Transcribe only the lines of the listing below from the one holding "Keep writing the" through the one holding "return after.reshape(-1, 3) / MM", inclusive, without any change.

-- Start of MATERIAL PROVIDED --

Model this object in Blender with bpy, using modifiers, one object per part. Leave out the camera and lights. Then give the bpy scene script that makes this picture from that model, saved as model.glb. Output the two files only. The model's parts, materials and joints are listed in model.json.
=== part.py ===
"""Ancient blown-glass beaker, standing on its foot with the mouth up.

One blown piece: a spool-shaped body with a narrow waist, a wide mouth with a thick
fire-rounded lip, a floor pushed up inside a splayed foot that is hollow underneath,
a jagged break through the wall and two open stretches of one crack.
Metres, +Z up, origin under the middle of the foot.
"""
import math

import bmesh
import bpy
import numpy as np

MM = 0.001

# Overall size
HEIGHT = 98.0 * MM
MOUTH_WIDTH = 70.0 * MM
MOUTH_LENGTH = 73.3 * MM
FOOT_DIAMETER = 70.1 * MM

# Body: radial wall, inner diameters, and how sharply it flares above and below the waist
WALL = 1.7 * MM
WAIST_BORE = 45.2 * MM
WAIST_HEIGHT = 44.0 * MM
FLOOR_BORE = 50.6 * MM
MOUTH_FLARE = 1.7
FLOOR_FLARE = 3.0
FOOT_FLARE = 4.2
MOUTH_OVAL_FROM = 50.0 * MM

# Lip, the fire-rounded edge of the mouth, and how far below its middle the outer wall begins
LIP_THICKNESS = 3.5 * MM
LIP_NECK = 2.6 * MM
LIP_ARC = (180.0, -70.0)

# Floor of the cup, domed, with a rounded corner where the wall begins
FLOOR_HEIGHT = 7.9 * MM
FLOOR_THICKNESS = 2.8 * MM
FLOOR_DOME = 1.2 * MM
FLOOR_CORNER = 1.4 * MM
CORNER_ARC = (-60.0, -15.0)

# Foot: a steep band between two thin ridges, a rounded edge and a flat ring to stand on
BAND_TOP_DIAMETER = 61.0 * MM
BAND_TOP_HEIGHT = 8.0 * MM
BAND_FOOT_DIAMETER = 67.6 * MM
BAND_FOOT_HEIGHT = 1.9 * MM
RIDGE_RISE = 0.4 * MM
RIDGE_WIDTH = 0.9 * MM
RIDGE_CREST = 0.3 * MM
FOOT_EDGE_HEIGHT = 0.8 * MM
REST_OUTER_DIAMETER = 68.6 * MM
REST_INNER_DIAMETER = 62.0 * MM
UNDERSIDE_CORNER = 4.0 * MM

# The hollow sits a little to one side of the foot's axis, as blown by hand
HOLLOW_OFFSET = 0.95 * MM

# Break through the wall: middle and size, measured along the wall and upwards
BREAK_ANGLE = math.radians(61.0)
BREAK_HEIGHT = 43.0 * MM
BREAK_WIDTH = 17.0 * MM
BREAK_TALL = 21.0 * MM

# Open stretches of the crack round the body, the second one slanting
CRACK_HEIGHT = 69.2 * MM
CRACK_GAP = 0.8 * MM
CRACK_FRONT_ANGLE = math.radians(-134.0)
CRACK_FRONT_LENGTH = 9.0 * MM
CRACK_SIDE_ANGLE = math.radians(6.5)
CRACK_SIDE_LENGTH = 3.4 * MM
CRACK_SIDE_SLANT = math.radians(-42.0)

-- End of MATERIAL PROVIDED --
-- Start of MATERIAL PROVIDED --

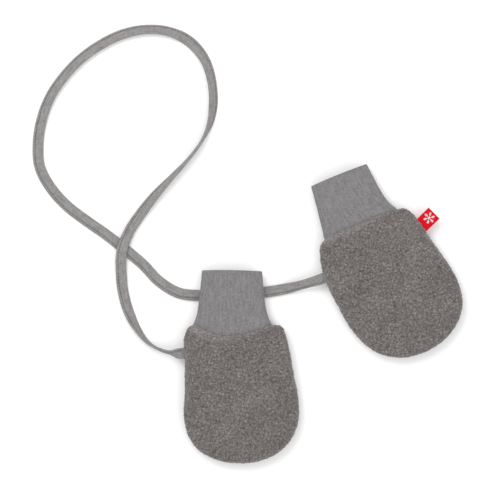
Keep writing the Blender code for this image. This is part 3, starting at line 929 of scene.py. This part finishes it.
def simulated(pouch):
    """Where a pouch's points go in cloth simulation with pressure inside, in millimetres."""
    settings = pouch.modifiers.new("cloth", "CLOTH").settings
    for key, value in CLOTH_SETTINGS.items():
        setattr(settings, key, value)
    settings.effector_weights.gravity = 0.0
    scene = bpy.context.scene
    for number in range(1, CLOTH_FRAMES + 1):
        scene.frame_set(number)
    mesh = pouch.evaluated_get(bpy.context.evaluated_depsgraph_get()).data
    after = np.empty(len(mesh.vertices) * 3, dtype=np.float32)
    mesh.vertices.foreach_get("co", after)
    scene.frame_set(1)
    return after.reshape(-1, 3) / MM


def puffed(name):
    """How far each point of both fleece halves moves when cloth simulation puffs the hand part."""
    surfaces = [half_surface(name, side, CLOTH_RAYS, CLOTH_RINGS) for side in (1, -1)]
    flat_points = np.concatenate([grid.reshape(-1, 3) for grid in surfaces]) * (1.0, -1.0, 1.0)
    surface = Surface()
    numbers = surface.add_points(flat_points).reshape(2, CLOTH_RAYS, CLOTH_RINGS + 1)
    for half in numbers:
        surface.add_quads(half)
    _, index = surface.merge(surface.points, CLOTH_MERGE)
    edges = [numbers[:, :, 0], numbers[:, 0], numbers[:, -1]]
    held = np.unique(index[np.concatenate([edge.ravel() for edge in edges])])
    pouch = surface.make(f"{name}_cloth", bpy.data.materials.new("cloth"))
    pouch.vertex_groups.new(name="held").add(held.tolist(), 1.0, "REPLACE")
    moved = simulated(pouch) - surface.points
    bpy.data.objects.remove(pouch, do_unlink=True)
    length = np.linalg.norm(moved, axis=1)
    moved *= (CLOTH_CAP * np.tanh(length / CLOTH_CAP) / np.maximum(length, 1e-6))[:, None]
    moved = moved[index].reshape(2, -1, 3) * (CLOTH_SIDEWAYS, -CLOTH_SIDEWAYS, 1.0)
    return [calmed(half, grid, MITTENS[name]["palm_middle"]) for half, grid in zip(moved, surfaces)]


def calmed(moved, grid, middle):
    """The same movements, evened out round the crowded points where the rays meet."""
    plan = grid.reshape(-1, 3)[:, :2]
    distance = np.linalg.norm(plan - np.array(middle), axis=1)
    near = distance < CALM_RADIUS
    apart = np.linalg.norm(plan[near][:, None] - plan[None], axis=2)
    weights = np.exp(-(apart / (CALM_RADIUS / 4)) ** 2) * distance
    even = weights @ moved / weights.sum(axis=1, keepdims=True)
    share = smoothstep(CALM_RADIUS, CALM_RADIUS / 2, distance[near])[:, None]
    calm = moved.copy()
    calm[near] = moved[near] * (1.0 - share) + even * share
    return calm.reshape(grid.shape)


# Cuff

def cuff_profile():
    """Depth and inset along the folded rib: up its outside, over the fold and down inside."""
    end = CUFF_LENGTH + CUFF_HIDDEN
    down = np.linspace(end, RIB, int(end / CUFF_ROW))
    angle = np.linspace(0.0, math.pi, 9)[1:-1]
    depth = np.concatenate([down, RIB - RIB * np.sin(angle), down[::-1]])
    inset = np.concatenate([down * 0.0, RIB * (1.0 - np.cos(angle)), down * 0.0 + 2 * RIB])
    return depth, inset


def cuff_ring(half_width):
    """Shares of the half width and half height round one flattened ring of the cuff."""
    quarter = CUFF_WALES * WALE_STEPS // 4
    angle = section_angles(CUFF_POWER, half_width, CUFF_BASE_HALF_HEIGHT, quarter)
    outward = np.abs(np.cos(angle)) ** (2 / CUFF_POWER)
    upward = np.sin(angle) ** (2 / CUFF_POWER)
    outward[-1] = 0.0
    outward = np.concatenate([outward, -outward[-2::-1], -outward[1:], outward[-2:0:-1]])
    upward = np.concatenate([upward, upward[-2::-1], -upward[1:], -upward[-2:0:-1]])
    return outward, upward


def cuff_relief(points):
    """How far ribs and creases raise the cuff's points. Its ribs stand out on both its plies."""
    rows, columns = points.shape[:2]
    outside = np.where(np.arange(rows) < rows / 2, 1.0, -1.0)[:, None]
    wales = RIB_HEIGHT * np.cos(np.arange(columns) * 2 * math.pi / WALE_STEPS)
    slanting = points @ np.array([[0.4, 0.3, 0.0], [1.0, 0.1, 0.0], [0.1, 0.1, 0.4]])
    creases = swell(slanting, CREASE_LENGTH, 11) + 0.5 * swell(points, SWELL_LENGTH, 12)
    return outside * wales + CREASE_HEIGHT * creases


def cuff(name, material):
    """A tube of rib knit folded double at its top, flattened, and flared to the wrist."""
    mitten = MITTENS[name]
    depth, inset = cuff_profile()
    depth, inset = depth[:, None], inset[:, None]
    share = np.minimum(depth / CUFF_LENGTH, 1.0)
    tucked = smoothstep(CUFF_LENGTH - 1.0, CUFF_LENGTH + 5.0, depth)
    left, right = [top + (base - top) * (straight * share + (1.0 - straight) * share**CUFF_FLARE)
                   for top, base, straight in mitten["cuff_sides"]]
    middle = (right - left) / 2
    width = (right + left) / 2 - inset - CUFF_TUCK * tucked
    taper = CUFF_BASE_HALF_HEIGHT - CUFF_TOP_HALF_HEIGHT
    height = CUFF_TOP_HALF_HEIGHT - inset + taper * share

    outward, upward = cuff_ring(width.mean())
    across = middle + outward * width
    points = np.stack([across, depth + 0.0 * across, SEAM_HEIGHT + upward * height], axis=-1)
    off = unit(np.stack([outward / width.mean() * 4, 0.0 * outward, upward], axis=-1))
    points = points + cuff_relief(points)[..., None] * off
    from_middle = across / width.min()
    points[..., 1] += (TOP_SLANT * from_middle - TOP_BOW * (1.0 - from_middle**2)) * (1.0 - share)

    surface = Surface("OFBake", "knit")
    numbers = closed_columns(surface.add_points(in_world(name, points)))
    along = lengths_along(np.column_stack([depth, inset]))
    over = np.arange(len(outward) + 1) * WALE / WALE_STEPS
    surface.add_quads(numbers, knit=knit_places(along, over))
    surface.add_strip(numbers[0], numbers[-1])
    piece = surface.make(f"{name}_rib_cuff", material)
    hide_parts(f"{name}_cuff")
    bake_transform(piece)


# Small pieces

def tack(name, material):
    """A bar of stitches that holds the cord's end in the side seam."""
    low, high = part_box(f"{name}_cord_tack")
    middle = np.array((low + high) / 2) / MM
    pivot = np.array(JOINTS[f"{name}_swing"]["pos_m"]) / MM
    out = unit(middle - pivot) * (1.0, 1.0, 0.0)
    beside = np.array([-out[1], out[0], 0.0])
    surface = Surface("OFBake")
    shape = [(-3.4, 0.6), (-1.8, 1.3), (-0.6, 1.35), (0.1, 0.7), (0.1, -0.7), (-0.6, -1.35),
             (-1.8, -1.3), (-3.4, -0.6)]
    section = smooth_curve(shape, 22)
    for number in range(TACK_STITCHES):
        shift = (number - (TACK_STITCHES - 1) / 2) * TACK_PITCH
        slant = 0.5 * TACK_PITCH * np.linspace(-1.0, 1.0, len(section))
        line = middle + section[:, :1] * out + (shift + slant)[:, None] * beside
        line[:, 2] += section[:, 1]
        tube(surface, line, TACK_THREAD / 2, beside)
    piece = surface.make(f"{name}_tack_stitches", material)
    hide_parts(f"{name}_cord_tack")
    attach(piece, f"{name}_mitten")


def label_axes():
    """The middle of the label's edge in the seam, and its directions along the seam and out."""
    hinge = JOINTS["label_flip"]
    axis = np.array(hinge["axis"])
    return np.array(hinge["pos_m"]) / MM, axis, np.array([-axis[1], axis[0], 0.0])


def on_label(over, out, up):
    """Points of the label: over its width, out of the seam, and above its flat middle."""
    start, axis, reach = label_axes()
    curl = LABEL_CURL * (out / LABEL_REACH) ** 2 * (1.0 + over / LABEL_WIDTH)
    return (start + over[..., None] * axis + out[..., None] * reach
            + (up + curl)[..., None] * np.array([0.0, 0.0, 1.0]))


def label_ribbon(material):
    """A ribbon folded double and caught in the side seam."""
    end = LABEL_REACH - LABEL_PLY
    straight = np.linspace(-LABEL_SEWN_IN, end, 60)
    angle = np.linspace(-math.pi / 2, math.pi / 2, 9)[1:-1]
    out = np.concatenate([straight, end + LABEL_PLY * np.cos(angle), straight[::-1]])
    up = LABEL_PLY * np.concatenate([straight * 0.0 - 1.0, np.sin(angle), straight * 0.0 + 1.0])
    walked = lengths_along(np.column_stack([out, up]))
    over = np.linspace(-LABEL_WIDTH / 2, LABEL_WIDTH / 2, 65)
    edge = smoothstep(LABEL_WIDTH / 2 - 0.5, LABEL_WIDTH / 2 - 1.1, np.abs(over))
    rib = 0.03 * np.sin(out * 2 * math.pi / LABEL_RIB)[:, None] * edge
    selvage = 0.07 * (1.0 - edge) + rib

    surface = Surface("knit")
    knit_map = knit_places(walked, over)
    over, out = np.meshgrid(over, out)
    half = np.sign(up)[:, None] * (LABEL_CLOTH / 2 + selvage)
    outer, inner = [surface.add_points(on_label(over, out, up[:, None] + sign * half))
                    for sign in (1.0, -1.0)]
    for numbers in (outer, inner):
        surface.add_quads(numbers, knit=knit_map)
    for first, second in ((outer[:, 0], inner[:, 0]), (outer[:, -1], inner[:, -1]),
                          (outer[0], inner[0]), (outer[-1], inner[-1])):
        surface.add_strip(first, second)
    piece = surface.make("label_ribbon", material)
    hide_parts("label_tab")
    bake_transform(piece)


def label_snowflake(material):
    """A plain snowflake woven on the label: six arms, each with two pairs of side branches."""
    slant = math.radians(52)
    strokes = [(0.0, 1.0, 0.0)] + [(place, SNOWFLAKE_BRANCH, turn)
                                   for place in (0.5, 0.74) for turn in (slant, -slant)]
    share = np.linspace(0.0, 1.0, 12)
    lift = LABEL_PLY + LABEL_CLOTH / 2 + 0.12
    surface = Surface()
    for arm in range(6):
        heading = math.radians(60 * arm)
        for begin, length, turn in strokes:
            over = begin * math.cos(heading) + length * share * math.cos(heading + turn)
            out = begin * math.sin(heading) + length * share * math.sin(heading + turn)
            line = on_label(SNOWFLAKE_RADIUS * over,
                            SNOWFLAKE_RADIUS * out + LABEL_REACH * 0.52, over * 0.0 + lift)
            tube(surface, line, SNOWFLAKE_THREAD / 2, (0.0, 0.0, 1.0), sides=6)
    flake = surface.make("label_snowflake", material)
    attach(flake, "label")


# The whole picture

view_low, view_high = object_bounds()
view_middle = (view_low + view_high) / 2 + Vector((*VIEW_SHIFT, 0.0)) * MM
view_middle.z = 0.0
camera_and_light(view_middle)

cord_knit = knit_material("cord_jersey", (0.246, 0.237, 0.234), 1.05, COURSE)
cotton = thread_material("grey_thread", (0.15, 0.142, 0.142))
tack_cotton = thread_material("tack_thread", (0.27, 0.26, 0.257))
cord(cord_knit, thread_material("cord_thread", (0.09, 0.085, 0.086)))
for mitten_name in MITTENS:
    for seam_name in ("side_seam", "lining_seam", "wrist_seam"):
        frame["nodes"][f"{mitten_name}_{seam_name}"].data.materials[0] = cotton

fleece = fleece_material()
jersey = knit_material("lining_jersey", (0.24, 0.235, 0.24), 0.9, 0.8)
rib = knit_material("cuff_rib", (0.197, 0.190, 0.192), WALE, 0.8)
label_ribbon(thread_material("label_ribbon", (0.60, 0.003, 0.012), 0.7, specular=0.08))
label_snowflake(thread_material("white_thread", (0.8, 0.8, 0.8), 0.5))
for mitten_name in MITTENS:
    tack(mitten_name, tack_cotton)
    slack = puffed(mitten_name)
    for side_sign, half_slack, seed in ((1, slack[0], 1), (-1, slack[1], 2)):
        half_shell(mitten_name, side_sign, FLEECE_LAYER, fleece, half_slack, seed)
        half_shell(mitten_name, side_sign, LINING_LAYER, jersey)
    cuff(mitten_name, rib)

-- End of MATERIAL PROVIDED --

■ **EXERCISE SOLUTION**
Keep writing the Blender code for this image. This is part 3, starting at line 929 of scene.py. This part finishes it.
def simulated(pouch):
    """Where a pouch's points go in cloth simulation with pressure inside, in millimetres."""
    settings = pouch.modifiers.new("cloth", "CLOTH").settings
    for key, value in CLOTH_SETTINGS.items():
        setattr(settings, key, value)
    settings.effector_weights.gravity = 0.0
    scene = bpy.context.scene
    for number in range(1, CLOTH_FRAMES + 1):
        scene.frame_set(number)
    mesh = pouch.evaluated_get(bpy.context.evaluated_depsgraph_get()).data
    after = np.empty(len(mesh.vertices) * 3, dtype=np.float32)
    mesh.vertices.foreach_get("co", after)
    scene.frame_set(1)
    return after.reshape(-1, 3) / MM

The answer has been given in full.